I'm very confused how to tackle that in the correct way. After testing on kubernetes plugin on CoreDNS in-cluster it answers on every SOA query, regardless if it's a subdomain, existent or non-existent with SOA in answer section and never setting the authority bit.

; <<>> DiG 9.16.16 <<>> soa cluster.local
;; global options: +cmd
;; Got answer:
;; WARNING: .local is reserved for Multicast DNS
;; You are currently testing what happens when an mDNS query is leaked to DNS
;; ->>HEADER<<- opcode: QUERY, status: NOERROR, id: 21336
;; flags: qr aa rd; QUERY: 1, ANSWER: 1, AUTHORITY: 0, ADDITIONAL: 1
;; WARNING: recursion requested but not available

;; OPT PSEUDOSECTION:
; EDNS: version: 0, flags:; udp: 4096
; COOKIE: 3dc581ebea467303 (echoed)
;; QUESTION SECTION:
;cluster.local.         IN  SOA

;; ANSWER SECTION:
cluster.local.      5   IN  SOA ns.dns.cluster.local. hostmaster.cluster.local. 1626158767 7200 1800 86400 5

;; Query time: 0 msec
;; SERVER: 10.43.0.10#53(10.43.0.10)
;; WHEN: Wed Jul 14 14:54:26 UTC 2021
;; MSG SIZE  rcvd: 147
; <<>> DiG 9.16.16 <<>> soa non-existent.cluster.local
;; global options: +cmd
;; Got answer:
;; WARNING: .local is reserved for Multicast DNS
;; You are currently testing what happens when an mDNS query is leaked to DNS
;; ->>HEADER<<- opcode: QUERY, status: NOERROR, id: 20813
;; flags: qr aa rd; QUERY: 1, ANSWER: 1, AUTHORITY: 0, ADDITIONAL: 1
;; WARNING: recursion requested but not available

;; OPT PSEUDOSECTION:
; EDNS: version: 0, flags:; udp: 4096
; COOKIE: d49502537dce6e18 (echoed)
;; QUESTION SECTION:
;non-existent.cluster.local.    IN  SOA

;; ANSWER SECTION:
cluster.local.      5   IN  SOA ns.dns.cluster.local. hostmaster.cluster.local. 1626158767 7200 1800 86400 5

;; Query time: 0 msec
;; SERVER: 10.43.0.10#53(10.43.0.10)
;; WHEN: Wed Jul 14 14:55:46 UTC 2021
;; MSG SIZE  rcvd: 160
cubic3d commented 3 years ago

There's an edge case: Fallthrough is on, query for SOA on root zone and root zone does match a resource (contradicts the above agreement on no SOA on fallthrough?)

cubic3d commented 3 years ago

I opened a PR with a proposal for the changes, tests are not adjusted yet.

Let me know if it does make any sense :wink:

networkop commented 3 years ago

There's an edge case: Fallthrough is on, query for SOA on root zone and root zone does match a resource (contradicts the above agreement on no SOA on fallthrough?)

I think if there's at least a single match, fallthrough should not be triggered

networkop commented 3 years ago

I'm very confused how to tackle that in the correct way.
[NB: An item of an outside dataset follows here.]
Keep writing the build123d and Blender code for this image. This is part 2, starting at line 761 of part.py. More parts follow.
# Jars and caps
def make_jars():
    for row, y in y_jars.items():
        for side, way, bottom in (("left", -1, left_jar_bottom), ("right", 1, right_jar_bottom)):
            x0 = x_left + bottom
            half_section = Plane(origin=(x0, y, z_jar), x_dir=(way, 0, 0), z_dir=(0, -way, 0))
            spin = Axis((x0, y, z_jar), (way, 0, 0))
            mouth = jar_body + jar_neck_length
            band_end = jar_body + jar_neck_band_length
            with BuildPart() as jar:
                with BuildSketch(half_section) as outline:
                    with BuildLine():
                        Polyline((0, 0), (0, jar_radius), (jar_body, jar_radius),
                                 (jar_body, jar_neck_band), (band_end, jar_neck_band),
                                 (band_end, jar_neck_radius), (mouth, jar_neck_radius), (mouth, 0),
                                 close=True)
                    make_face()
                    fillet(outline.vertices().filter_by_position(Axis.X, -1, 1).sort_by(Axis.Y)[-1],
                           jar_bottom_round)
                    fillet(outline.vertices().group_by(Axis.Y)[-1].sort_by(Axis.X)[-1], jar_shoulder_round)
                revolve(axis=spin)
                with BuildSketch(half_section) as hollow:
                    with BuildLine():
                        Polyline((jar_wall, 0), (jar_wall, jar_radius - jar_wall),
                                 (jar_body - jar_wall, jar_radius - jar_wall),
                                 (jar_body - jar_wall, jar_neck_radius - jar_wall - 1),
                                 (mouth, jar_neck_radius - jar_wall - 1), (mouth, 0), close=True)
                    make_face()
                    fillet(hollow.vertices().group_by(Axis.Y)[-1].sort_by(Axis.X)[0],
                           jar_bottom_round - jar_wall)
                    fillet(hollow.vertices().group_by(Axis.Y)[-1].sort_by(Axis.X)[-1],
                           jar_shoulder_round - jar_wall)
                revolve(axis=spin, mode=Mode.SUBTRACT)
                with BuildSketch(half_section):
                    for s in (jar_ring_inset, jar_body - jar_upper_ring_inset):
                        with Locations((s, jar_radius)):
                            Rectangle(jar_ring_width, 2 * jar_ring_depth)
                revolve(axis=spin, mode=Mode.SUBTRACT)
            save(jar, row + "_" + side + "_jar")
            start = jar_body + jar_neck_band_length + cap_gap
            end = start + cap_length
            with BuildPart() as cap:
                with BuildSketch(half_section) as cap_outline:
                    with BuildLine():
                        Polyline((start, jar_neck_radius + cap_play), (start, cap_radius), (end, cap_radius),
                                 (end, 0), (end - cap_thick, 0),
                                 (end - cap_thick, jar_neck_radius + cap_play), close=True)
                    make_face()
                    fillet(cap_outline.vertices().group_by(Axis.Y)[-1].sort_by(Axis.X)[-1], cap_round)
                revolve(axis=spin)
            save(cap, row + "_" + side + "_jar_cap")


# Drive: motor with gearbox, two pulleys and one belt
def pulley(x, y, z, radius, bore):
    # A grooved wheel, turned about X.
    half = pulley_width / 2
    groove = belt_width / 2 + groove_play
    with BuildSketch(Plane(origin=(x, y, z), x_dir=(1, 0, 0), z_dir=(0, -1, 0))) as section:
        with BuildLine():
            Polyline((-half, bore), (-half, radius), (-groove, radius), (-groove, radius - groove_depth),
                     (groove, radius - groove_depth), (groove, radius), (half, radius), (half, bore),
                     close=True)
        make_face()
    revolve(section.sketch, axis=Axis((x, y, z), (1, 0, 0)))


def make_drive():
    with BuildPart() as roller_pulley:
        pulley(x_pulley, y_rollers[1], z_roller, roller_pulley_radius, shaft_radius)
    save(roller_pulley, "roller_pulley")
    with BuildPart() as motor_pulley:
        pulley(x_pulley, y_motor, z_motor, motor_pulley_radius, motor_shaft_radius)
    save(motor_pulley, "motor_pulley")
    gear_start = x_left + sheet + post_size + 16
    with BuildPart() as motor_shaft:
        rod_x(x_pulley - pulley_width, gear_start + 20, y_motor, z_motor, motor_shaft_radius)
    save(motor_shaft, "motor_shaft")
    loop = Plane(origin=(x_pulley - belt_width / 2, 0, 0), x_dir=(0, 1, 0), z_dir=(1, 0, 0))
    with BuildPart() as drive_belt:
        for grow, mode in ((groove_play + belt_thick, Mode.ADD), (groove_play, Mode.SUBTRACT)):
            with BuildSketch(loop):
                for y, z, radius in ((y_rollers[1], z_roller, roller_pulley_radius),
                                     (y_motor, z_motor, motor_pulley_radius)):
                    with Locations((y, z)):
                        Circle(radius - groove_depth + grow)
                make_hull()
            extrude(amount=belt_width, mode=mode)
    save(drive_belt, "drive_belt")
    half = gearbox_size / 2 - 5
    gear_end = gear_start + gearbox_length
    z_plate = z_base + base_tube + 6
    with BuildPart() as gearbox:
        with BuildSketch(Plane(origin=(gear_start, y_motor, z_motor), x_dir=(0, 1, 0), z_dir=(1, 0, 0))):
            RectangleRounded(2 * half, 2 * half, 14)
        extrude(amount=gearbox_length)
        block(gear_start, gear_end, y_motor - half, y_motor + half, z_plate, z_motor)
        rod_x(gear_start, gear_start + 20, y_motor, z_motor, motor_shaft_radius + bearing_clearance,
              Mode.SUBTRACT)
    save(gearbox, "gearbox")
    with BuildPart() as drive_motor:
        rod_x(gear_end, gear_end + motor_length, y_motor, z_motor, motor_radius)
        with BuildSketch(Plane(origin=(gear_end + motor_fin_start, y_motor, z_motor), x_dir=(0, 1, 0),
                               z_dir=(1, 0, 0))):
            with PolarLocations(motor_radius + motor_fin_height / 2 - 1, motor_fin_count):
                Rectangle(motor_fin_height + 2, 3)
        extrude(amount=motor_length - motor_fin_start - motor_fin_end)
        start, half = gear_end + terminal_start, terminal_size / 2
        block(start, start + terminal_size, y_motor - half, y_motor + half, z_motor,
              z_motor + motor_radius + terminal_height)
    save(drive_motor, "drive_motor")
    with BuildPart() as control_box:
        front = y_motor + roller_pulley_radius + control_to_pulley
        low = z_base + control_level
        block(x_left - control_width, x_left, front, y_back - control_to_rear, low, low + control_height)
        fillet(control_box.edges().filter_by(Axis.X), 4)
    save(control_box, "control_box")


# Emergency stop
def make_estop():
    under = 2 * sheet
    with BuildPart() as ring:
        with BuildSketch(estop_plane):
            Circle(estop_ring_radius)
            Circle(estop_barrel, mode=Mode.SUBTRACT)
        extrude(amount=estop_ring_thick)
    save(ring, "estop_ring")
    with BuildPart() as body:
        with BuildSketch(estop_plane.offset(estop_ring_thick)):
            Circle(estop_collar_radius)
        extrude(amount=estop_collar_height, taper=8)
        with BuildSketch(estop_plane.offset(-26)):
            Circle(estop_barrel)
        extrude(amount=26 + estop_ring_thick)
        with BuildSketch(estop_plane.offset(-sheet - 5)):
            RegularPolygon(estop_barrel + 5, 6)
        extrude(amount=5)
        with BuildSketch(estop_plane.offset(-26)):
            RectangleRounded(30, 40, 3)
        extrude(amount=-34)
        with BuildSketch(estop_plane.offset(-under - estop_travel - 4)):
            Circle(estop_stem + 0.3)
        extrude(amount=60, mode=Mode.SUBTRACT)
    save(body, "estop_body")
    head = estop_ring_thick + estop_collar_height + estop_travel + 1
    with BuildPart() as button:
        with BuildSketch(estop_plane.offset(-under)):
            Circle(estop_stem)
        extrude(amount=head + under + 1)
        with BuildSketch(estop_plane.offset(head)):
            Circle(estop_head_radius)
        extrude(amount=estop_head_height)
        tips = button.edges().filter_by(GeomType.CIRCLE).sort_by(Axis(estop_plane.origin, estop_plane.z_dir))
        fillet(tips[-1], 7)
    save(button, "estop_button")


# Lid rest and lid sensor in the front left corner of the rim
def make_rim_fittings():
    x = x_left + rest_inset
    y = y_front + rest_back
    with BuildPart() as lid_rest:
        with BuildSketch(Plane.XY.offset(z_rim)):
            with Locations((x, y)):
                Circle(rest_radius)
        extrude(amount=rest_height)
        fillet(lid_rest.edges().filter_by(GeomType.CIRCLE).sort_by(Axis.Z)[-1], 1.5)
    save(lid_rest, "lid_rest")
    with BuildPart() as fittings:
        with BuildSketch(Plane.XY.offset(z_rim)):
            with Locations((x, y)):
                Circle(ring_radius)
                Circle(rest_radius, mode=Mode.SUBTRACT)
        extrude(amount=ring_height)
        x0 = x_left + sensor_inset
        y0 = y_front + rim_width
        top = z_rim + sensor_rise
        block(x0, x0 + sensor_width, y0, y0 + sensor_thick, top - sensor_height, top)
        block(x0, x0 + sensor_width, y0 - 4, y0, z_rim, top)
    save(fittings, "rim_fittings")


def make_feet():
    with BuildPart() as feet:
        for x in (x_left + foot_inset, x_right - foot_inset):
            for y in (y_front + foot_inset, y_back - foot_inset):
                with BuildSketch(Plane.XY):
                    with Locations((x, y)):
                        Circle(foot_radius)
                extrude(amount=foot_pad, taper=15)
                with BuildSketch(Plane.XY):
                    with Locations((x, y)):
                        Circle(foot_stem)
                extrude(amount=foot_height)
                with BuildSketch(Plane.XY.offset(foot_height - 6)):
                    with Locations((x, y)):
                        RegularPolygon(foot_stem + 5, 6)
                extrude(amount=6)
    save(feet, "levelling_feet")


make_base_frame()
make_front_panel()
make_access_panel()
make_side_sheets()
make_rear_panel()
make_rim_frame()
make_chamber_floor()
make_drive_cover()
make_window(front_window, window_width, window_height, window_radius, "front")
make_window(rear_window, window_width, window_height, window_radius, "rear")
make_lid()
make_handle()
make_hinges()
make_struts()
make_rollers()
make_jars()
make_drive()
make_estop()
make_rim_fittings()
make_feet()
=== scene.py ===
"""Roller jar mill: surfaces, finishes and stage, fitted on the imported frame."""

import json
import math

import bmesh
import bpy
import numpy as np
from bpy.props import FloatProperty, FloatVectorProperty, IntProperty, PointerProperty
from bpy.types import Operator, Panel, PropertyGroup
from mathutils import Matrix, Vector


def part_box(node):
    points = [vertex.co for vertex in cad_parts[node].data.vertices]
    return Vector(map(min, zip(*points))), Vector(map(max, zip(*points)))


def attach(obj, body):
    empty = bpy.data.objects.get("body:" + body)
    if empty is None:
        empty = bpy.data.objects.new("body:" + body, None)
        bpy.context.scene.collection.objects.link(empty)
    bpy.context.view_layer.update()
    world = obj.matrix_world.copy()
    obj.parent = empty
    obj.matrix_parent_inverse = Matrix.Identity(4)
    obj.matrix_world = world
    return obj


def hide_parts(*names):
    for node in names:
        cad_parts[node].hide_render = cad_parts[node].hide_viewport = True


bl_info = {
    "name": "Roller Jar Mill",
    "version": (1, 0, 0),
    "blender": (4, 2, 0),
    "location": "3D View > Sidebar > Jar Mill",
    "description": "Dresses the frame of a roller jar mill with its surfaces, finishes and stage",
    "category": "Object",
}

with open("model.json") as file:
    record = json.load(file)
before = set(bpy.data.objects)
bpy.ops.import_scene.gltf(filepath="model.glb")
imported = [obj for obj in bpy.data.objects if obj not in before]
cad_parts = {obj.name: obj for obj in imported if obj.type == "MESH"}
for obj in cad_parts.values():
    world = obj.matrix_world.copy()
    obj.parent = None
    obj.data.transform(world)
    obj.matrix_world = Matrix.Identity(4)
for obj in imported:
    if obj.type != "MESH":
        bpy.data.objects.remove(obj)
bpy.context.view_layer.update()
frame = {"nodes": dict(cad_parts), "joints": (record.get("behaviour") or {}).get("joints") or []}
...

After testing on kubernetes plugin on CoreDNS in-cluster it answers on every SOA query, regardless if it's a subdomain, existent or non-existent with SOA in answer section and never setting the authority bit.

Authority bit aside, I think this is the expected behavior. Why do you find this strange?
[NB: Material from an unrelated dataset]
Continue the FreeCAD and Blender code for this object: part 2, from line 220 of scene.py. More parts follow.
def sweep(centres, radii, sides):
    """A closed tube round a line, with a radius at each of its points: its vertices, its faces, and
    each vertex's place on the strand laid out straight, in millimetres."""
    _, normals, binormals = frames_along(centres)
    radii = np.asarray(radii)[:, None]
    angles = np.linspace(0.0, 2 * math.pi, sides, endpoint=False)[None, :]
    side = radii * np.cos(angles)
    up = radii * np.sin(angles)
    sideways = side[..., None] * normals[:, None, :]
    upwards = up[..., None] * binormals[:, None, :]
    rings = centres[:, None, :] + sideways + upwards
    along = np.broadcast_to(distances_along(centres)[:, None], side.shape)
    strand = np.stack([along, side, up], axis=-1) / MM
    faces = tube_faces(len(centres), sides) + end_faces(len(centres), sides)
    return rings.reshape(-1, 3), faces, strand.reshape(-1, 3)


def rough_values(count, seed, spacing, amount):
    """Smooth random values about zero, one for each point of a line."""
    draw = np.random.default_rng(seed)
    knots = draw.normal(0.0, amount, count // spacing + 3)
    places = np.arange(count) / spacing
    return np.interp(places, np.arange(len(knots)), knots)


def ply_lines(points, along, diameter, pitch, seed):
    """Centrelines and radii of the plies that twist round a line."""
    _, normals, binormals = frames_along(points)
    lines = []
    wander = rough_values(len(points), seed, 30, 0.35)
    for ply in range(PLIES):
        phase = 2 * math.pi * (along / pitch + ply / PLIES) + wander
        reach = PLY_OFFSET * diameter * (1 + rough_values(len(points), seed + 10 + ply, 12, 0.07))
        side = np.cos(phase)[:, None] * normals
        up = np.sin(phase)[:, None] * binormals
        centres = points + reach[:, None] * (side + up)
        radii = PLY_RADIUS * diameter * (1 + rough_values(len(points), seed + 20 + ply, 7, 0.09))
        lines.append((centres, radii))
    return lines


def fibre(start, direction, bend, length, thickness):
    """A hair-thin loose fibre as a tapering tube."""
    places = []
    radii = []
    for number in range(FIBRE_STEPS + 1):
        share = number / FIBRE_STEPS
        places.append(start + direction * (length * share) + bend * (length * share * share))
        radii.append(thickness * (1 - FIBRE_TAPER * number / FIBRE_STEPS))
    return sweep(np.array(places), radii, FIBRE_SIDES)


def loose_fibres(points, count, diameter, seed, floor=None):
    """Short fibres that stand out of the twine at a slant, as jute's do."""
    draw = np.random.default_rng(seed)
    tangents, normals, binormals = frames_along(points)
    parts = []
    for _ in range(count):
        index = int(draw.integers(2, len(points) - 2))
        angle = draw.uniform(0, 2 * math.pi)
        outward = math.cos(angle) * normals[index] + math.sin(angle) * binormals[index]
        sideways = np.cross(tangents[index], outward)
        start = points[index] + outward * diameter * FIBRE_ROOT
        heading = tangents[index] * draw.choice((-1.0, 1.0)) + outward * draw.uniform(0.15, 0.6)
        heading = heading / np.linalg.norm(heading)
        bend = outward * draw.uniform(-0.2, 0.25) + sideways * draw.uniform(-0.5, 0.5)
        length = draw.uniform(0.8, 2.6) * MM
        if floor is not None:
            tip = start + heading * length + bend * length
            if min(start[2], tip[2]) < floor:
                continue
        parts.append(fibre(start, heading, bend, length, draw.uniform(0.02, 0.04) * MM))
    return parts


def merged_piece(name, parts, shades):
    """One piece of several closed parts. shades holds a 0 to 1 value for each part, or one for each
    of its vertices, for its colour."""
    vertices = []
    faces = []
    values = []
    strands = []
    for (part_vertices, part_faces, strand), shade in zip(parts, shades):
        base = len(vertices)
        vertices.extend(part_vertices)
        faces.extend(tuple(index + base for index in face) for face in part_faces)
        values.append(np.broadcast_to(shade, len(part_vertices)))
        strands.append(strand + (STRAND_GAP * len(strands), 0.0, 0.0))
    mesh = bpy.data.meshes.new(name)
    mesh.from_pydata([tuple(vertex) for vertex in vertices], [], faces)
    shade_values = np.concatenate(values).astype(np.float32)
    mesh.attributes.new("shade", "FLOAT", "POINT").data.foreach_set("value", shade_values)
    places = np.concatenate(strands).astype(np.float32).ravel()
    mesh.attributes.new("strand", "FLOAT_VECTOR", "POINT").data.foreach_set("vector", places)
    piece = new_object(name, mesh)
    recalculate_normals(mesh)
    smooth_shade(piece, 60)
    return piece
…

cubic3d commented 3 years ago

I'm very confused how to tackle that in the correct way. After testing on kubernetes plugin on CoreDNS in-cluster it answers on every SOA query, regardless if it's a subdomain, existent or non-existent with SOA in answer section and never setting the authority bit.

Authority bit aside, I think this is the expected behavior. Why do you find this strange?
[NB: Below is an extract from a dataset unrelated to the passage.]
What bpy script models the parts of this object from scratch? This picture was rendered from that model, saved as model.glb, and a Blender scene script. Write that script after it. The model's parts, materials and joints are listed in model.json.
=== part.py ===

At this point I had probably too much playing with fall through and without - I have no idea what confused me there, yes this should be expected.

cubic3d commented 3 years ago

For the sake of search: This PR also unintentionally fixed a wrong RFC behaviour in case of fall through: If AAAA was queried, the plugin would initiate a fall through regardless of existing A records for the requested domain and possibly cause a mismatch cache if next plugin would return a negative response (NXDOMAIN). As always: musl on Alpine manages to fail in this case, even if the resolver queries both AAAAand A.